When Herod saw Jesus, he was greatly pleased, because for a long time he had been waiting to see Him. From what he had heard about him, he hoped to see him perform some miracle. He plied Him with many questions, but Jesus gave him no answer…Then Herod and his soldiers ridiculed and mocked Him…”
Why didn’t Jesus answer Herod? From all accounts, Herod was pleased to see Jesus and He probably could have won His freedom if He had spoken to Herod or at least placated him with a miracle or two. There was nothing to pin on Jesus, so all He had to do was kiss up a little, schmooze the king…make a friend in a high place and get out of jail free. Right? Why did Jesus stay silent and risk ticking off the king? Was it, as it so often is, about more than people pleasing or getting out of jail? Was Jesus looking through the king to a heart and beyond a request to a Face…His Father’s?
Herod wanted to be entertained. He had heard of Jesus and wanted to see for himself what this miracle worker could do! Instead, like a pet that won’t perform on command, Jesus refused to entertain the king and the king was not pleased! How dare Jesus not satisfy his appetite! Herod’s pride was surely wounded because, after all, he was the king and was accustomed to having his every wish accommodated. But Jesus wasn’t there to tickle or entertain. He had only one thing on His mind…the one thing always on His mind…to do the will of His Father. His silence was not only a response to a hardened heart, but most assuredly an act of obedience.

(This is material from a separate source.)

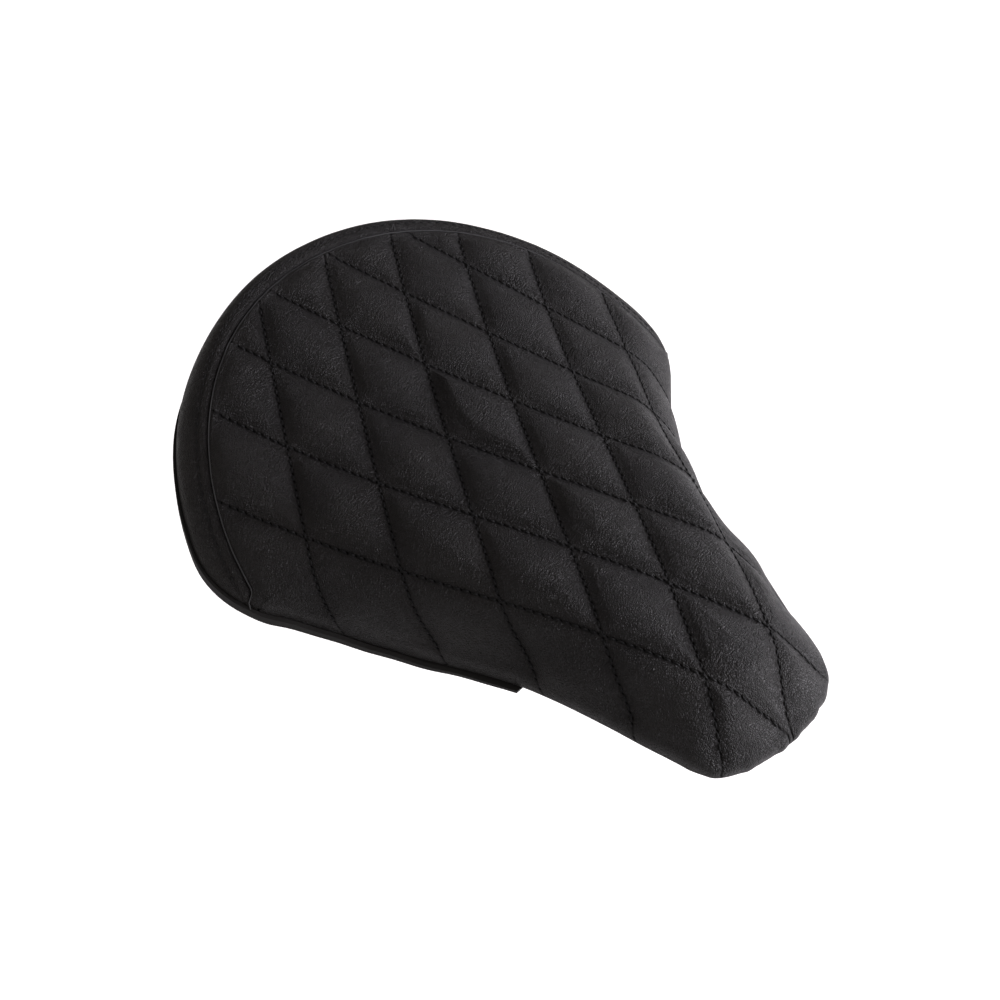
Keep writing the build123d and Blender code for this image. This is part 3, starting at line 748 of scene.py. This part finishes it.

And me? How often do I summon Jesus to accommodate my wishes rather than to enjoy His company? How do I react when Jesus doesn’t meet my expectations…when He disappoints me or doesn’t act the way I want? I wish I could say that I always trust his heart and rely on His wisdom more than anything, but the truth is that, like Herod, I often become disgruntled and disappointed. No, I don’t curse Him or shout insults at Him, but I do ever so subtly call Him a false king every time I doubt His wisdom, faithfulness and good plans for my life.
“Forgive me, Jesus, for not honoring You as the wise King that you always are…for not Trusting You when I am afraid…for denying Your love and wisdom when I am disappointed or don’t understand outcomes. Help me to remain devoted to You no matter what and to trust more deeply in your faithful love. Amen.”
What about You?
Do you ever find yourself wanting things from Jesus more than wanting Jesus?
How do you respond when it feels like Jesus is not answering?
God is patient. Ask to know Him more and better…to want to want Him most of all!